If public discussion is reduced to such an absurd simplification as “pro war” or “anti war” it will be a disaster for the Democrats. The shadow only makes the strong one stronger. The Democratic Party will be the “anti war” party again, as it became the “anti war” party in 1972 when it lost in a landslide. We in Massachusetts became the only state to vote for the “anti-war” candidate, George McGovern. Massachusetts did so with feelings of pride, righteous indignation, smugness and self-assurance. As one born in that state and reared thereabouts, I felt it was a classic retreat from the collective responsibility of governance and citizenship. And I am feeling that same smugness, which has poisoned both politics and culture in the northeast from then to now, blossoming again up here like a corpse flower.

I do not think it will go that way. Vietnam and the war on Iraq are intrinsically different. The times were different. The wars were different. Americans are different today than we were then and 9/11 contributes vastly to that difference. And if the Democrats do retreat under the mantle of anti-war, this time a third party could well rise in the middle and remove their traditional cloak of responsibility from them once and for all. Political pundit Dick Morris claims that American history has never been so ripe for a third-party challenge as it is today.

It was a relief to read General Clark’s remarks a few weeks ago in the New Jersey Jewish Reporter quoting Colin Powell, who advised the President, “If you break it, you own it.” We broke it and it is still broke. And it is still our responsibility to fix it. That incompetence continues to break it does not change the responsibility of fixing it.

The singular voice which has remained steady in this from the beginning is General Clark’s. When he signed the book in Concord to enter the primary here in New Hampshire, he held a little press conference afterwards in which he presented a plan for the warring regions of the Middle East. The desert sands have shifted considerably since then and the plan is different. But there is always a new plan. That is the hallmark of leadership, management, excellence and competence in policy making. That is the hallmark of adulthood.
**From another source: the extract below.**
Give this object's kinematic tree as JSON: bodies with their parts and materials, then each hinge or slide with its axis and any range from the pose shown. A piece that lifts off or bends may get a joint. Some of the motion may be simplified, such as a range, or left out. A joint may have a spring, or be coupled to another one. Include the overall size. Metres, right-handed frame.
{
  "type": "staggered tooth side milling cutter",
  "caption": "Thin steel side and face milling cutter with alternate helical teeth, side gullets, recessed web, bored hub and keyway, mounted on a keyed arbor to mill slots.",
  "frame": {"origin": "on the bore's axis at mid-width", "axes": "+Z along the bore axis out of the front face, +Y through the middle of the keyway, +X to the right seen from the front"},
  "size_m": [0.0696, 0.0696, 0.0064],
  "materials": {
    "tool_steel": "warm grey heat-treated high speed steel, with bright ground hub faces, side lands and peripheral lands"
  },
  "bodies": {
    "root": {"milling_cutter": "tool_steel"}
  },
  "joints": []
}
Regarding Iraq today, Clark told the New Jersey periodical that it would be virtually impossible to beat a hasty retreat. He said the United States forces should not leave without making sure that there would be at least some kind of stability in the region.

I no longer hear that from any other Democrat who gets her or his name in the daily press. No other Democrat today with a public persona speaks like that. No Democrat in the public eye speaks of responsibilities to the region. None has a plan to put back the broken pieces.
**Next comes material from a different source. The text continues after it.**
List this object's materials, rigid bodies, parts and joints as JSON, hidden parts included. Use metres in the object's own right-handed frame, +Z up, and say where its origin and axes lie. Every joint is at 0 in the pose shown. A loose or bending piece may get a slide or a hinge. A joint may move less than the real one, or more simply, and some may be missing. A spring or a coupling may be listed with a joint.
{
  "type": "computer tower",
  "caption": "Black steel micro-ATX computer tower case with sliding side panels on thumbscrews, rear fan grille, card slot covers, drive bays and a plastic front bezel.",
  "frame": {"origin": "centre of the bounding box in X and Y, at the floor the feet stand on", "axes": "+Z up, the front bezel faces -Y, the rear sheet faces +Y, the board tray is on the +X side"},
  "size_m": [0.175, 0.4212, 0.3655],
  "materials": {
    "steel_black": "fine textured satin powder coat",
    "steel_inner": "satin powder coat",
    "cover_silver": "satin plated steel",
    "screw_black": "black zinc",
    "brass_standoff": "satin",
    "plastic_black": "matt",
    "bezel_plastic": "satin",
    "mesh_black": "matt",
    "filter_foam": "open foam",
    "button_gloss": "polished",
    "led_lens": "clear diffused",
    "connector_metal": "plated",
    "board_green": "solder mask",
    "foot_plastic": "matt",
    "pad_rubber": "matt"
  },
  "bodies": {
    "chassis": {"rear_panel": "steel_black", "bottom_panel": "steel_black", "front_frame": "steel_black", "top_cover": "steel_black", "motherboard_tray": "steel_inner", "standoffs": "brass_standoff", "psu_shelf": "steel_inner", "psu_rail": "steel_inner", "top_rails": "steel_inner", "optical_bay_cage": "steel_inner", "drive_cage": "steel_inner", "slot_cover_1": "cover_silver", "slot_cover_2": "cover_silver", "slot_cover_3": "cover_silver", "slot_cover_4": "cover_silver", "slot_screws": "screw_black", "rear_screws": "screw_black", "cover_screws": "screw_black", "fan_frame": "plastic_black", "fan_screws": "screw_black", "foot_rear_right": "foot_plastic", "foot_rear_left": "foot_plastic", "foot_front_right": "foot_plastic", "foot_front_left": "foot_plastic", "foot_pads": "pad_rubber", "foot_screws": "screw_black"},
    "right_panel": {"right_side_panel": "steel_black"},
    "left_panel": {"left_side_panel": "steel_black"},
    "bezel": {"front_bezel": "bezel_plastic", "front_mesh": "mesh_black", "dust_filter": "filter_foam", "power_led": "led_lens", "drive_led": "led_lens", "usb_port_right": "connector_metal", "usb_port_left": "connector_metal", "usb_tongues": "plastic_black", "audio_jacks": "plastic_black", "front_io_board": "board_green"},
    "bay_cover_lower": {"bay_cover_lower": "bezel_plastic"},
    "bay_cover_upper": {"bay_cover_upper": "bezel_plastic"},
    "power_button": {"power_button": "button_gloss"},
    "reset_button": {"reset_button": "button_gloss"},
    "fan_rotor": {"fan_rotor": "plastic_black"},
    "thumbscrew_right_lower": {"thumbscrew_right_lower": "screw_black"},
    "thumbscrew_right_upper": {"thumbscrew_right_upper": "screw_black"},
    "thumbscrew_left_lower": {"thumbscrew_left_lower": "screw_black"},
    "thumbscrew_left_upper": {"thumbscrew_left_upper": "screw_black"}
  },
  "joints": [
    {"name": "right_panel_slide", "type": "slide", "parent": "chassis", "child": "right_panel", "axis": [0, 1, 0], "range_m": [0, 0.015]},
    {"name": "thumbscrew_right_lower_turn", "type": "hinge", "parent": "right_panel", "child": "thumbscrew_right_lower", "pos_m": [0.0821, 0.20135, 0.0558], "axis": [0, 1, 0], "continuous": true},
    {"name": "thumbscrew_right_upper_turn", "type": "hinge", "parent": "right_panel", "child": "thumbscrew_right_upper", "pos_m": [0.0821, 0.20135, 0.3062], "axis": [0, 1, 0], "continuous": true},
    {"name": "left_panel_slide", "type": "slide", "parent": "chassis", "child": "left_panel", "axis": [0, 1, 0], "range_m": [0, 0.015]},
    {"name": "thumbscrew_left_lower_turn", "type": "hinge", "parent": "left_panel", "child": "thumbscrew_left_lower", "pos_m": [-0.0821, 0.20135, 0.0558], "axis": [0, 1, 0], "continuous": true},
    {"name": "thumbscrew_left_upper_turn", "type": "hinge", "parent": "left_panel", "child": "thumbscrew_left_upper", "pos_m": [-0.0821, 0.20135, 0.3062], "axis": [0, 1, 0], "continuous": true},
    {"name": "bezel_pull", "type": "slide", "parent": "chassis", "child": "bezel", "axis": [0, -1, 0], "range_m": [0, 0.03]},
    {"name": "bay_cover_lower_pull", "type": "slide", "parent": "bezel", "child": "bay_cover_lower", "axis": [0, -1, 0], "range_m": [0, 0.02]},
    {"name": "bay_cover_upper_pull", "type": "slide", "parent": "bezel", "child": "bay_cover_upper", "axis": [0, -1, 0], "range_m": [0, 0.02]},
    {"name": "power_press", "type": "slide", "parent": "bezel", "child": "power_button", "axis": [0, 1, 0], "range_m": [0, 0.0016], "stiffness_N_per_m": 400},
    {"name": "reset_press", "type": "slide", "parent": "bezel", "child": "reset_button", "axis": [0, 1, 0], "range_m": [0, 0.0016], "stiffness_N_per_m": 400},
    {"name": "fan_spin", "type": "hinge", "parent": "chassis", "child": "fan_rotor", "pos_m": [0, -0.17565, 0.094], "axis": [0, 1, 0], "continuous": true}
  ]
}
The Lieberman defeat brings the Democrats to a fork in the road. Lieberman was rightfully defeated because his stances were misguided and incompetent, and also as Noam Scheiber, a senior editor of The New Republic, says today in The New York Times, because of the perception that he’s a less than reliable partisan.

But if a Lieberman defeat means the return to McGovernism, the Democrats and the country will face disaster in 2008.

General Clark says the White House hadn't put in place the diplomatic and political strategies necessary to win the war in Iraq and establish peace in the Middle East and he provides new strategies to anyone who will listen.

"It has been over three years of fumbles and mistakes by the White House," he says.

Today, the Democrats could yield to defeatism and relish in its narcotic and malodorous sweetness as it did in 1972. Increasingly, its only other option is Wesley Clark.

But I do not see a place for him in a party of McGovern Democrats.

Thursday, August 03, 2006

Waiting for Arnold, Part II (photo by master photographer Annie Leibowitz)

At the end of this cosmic age Vishnu will change into a white horse and create a new world. This refers to Pegasus, who ushers in the Aquarian Age. - Carl Jung

My comments on the Fourth Turning Forum on the Red State Confederacy and Arnold Schwarzenegger:

"The so-called Culture Wars are a Civil War by other strategies - now between red states and blue states; Clinton and Allen are both [ideologs] and warriors in that war. The South rejects "Logos"-based New Englanders & New Yorkers - that is, those who characterise the Enlightenment (intellect, head-based - analysis) tradition in New Engalnd - Kennedys (all), Kerry, etc., & Hillary too. But the South would accept pure management types of the North not exclusively in the tradition like New York Mayor Mike Bloomberg (who is Jewish) and Massachusetts Governor Mitt Romney (who is Mormon & campaigns as a Western rancher). Southerners are "Eros" (intuitive, faith, heart-based chakra; empathy) types and will accept Logos leadership, but it has to come from the West - [Eisenhower,] Nixon, Reagan and Arnold Schwarzenegger. My prognosis is that this seculum [the 80-year post-war period Roman historians note as autonomous historical periods] will end somehow with Arnold at the helm."

Alors, but a perceptive reader named Marx and Lennon says Wahhhhh! :

"I see no possibility of a Consitutional Amendment to allow the Terminator to run for President, so a President Ah-nuld is not very likely," says s/he or they.

And I sez, Alors!:


"Two Republican Presidents from the West within this saeculum have carried 49 states (and the only states not voting for Eisenhower in '56 were arch conservative yellow dog Democrat states in the Bible Belt, which are all deeply conservative and Republican today). Both held majorities far beyond that needed for amending & Eisenhower could have easily amended had he needed to. Arnold Schwarzenegger has in the last three weeks taken leadership in opposition to Bush on stem cell and environment. There are now two Republican parties; "Old South" Republicans and "New West" or Independent Republicans (Mike Bloomberg of NY, Arnold in CA). When Blair came to U.S. last week he spent the first morning with Bush and much of the rest of the week with Arnold and his advisor, George Schultz in CA. With Arnold as Secretary of State in a Mike Bloomberg/Mitt Romney cabinet, amending would be a piece of cake and it would insure the "New West" Republicans at least 16 years of governance. Momentum has been going West since Eisenhower (who was a Texan)."